Cryptocurrency taxation varies significantly across different countries, reflecting diverse regulatory approaches and economic strategies. Here’s an overview of how some key countries tax cryptocurrency transactions:
🔵 United States
In the U.S., the Internal Revenue Service (IRS) treats cryptocurrencies as property. This means that crypto transactions are subject to capital gains tax, similar to stocks. Short-term capital gains (for assets held less than a year) are taxed at ordinary income rates, ranging from 10% to 37%. Long-term capital gains (for assets held over a year) are taxed at reduced rates of 0%, 15%, or 20%, depending on the taxpayer’s income.
🔵 India
India has implemented a flat 30% tax on income from cryptocurrencies, regardless of the holding period. Additionally, a 1% Tax Deducted at Source (TDS) is applied on transactions above a certain threshold. This stringent tax regime aims to regulate the rapidly growing crypto market in the country.
🔵 United Kingdom
The UK treats cryptocurrency as property, and transactions are subject to capital gains tax. The tax rate varies based on the individual’s income, with basic rate taxpayers paying 10% and higher rate taxpayers paying 20%. There are also allowances and exemptions that can reduce the taxable amount.
🔵 Germany
Germany offers a favorable tax environment for long-term crypto investors. If cryptocurrencies are held for more than a year, they are exempt from capital gains tax. However, if sold within a year, gains are taxed at the individual’s income tax rate, which can range from 0% to 45%.
🔵 Australia
In Australia, cryptocurrencies are treated as property and subject to capital gains tax. Short-term gains (for assets held less than a year) are taxed at the individual’s income tax rate, while long-term gains (for assets held over a year) receive a 50% discount on the taxable amount.
🔵 Switzerland
Switzerland is known for its crypto-friendly policies. Cryptocurrencies are considered assets and are subject to wealth tax, but capital gains from private investments are generally tax-free.

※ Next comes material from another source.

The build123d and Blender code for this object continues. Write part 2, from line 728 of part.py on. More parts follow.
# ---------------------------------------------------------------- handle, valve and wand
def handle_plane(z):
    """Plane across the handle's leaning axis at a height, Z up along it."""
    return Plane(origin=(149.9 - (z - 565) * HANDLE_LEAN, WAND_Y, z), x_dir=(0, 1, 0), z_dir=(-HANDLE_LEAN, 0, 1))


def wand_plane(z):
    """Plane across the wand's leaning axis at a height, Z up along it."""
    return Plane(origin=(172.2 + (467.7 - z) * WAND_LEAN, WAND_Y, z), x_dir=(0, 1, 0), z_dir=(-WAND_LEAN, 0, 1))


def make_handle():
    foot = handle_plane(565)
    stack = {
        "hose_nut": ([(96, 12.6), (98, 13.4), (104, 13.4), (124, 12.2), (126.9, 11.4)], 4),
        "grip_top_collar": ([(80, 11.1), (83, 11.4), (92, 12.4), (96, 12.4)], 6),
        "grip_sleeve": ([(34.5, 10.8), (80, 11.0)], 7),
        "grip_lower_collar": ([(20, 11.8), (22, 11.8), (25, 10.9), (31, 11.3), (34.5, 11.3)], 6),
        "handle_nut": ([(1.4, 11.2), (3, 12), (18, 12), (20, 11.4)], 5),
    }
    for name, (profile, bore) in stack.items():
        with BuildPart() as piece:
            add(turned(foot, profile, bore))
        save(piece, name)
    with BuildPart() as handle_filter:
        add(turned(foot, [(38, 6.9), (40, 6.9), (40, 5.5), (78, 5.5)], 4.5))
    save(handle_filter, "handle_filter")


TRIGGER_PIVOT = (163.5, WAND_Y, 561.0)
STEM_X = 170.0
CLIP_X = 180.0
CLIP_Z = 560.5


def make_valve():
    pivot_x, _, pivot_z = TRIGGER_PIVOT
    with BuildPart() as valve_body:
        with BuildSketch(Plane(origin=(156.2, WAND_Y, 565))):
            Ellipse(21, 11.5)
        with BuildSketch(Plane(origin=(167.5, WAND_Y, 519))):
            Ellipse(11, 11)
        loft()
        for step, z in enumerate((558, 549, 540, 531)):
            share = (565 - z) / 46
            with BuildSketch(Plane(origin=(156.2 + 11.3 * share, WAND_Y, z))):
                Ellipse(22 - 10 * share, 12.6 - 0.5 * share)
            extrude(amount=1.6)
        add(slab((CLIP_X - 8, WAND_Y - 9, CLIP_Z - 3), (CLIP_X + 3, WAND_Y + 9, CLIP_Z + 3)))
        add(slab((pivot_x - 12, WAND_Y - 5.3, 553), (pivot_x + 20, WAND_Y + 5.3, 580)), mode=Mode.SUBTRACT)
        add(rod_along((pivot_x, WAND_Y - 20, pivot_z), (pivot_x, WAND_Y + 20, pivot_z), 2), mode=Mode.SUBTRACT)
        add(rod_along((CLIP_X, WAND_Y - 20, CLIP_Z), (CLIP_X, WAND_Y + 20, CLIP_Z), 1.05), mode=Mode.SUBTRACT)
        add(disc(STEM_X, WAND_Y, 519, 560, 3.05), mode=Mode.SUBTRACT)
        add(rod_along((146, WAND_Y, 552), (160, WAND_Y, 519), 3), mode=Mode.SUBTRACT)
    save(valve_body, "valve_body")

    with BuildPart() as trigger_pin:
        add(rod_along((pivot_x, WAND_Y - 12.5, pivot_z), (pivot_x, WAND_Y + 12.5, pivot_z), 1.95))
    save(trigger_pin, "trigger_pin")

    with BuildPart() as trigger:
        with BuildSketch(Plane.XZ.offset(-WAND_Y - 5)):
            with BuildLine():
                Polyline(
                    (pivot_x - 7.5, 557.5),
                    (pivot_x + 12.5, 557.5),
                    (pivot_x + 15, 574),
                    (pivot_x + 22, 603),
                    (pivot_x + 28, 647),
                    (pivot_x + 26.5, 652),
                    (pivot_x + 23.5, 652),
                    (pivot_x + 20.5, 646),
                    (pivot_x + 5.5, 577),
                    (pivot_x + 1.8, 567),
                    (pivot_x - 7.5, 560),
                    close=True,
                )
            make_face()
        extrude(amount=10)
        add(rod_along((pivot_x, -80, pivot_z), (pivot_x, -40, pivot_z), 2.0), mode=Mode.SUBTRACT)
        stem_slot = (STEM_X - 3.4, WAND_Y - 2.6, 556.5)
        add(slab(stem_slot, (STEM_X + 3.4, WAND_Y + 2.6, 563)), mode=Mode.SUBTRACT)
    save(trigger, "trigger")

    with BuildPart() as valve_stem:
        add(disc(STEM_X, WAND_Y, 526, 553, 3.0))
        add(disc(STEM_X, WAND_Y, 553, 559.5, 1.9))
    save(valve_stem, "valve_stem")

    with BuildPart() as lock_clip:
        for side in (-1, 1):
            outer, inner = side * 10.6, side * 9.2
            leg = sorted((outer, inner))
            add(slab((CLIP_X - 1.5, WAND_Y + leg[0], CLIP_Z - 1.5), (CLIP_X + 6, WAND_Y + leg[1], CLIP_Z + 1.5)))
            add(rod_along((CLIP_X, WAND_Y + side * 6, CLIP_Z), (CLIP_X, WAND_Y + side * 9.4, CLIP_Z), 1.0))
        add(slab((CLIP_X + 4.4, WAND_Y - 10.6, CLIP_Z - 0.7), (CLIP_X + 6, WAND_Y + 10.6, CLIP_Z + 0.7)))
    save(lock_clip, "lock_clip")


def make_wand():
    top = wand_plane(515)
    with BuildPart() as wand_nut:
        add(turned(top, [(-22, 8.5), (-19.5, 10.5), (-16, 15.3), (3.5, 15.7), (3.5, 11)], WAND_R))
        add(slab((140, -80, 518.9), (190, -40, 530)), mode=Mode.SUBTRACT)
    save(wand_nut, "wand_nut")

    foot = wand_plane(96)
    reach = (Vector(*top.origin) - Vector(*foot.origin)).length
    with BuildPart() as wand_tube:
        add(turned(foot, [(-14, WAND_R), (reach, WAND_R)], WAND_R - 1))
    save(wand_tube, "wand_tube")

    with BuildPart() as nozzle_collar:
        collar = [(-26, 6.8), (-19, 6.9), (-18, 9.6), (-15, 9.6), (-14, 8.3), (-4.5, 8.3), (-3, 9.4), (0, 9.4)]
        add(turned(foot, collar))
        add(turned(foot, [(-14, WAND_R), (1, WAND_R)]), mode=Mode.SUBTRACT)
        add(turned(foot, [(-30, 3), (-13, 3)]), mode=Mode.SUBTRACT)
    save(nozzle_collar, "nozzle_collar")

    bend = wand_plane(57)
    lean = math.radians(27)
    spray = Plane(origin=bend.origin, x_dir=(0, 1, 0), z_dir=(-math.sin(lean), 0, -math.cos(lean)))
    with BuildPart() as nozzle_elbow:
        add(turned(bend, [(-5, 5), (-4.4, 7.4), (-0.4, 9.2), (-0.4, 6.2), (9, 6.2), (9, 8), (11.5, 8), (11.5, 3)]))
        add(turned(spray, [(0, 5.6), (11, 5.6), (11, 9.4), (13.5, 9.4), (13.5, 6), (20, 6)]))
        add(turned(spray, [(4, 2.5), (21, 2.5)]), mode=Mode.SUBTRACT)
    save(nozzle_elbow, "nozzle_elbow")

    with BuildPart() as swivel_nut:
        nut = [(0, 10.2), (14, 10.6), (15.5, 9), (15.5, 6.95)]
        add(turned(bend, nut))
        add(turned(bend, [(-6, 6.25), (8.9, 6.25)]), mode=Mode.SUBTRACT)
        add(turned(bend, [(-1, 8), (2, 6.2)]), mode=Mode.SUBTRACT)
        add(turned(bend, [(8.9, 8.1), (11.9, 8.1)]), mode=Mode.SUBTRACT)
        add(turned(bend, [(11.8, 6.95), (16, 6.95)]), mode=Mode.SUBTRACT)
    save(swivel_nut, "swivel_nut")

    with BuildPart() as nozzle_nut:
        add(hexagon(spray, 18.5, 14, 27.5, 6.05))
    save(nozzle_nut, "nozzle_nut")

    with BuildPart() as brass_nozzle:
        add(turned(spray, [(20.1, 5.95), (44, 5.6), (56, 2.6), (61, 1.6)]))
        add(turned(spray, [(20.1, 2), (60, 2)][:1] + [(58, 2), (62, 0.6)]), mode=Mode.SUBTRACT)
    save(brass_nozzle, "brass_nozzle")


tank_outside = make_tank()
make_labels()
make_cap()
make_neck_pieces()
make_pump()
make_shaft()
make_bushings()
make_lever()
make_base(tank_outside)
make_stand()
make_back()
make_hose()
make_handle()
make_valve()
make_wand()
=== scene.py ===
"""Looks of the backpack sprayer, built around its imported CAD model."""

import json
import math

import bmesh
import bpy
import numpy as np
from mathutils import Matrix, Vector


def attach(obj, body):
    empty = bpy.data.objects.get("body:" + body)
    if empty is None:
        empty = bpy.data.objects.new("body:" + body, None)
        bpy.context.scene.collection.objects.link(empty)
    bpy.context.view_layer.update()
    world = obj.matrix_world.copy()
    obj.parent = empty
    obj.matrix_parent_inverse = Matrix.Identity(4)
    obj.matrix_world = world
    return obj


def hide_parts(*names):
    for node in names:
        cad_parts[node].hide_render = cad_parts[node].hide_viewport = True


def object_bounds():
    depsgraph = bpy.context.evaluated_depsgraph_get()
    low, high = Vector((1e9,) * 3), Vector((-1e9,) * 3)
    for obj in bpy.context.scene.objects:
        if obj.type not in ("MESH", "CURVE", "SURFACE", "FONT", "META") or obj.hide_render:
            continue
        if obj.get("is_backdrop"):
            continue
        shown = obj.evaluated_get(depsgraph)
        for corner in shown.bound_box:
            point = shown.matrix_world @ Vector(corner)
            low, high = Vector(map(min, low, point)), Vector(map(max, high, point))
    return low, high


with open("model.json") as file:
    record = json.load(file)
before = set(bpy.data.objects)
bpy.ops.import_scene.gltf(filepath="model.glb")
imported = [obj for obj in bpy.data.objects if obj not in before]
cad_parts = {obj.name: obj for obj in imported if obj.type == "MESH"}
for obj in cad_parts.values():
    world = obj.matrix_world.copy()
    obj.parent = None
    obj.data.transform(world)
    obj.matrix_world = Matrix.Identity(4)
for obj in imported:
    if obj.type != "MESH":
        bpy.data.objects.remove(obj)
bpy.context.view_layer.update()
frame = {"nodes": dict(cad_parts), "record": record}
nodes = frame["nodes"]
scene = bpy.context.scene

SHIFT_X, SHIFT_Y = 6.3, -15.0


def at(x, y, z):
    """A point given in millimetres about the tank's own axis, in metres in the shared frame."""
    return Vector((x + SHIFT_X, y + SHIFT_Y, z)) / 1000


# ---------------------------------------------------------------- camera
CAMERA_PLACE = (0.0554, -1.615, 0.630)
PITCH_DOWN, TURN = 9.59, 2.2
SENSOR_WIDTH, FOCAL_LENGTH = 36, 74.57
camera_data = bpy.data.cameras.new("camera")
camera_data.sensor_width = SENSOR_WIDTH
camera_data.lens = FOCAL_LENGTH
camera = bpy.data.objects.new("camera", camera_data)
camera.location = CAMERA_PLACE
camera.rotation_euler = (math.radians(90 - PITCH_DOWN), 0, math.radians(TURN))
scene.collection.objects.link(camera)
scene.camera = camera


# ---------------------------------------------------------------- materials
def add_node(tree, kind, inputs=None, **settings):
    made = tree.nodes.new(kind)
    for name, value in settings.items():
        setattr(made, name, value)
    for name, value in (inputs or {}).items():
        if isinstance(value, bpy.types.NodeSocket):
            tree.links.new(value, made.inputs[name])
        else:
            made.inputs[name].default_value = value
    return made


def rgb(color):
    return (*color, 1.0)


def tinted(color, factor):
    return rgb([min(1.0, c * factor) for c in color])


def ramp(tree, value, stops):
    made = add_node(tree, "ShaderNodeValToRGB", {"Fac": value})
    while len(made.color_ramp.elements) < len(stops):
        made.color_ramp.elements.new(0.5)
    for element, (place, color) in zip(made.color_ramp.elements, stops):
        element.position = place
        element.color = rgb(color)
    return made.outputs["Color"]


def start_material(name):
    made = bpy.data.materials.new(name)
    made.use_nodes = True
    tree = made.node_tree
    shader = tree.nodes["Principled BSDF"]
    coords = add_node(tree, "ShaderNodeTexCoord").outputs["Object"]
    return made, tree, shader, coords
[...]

This makes Switzerland an attractive destination for crypto investors.
🔵 Singapore
Singapore does not impose capital gains tax on cryptocurrency transactions. Cryptocurrencies are treated as intangible property, and transactions are considered barter trades. This favorable tax regime has made Singapore a hub for crypto businesses.
🔵 Portugal
Portugal offers one of the most favorable tax regimes for crypto investors. Individual crypto transactions are exempt from capital gains tax, and only professional traders may be subject to taxation. This has attracted many crypto enthusiasts to the country.
Conclusion
The taxation of cryptocurrencies varies widely across the globe, with some countries offering favorable conditions for investors, while others impose stringent taxes. It’s crucial for crypto investors to understand the tax implications in their respective countries to ensure compliance and optimize their tax liabilities.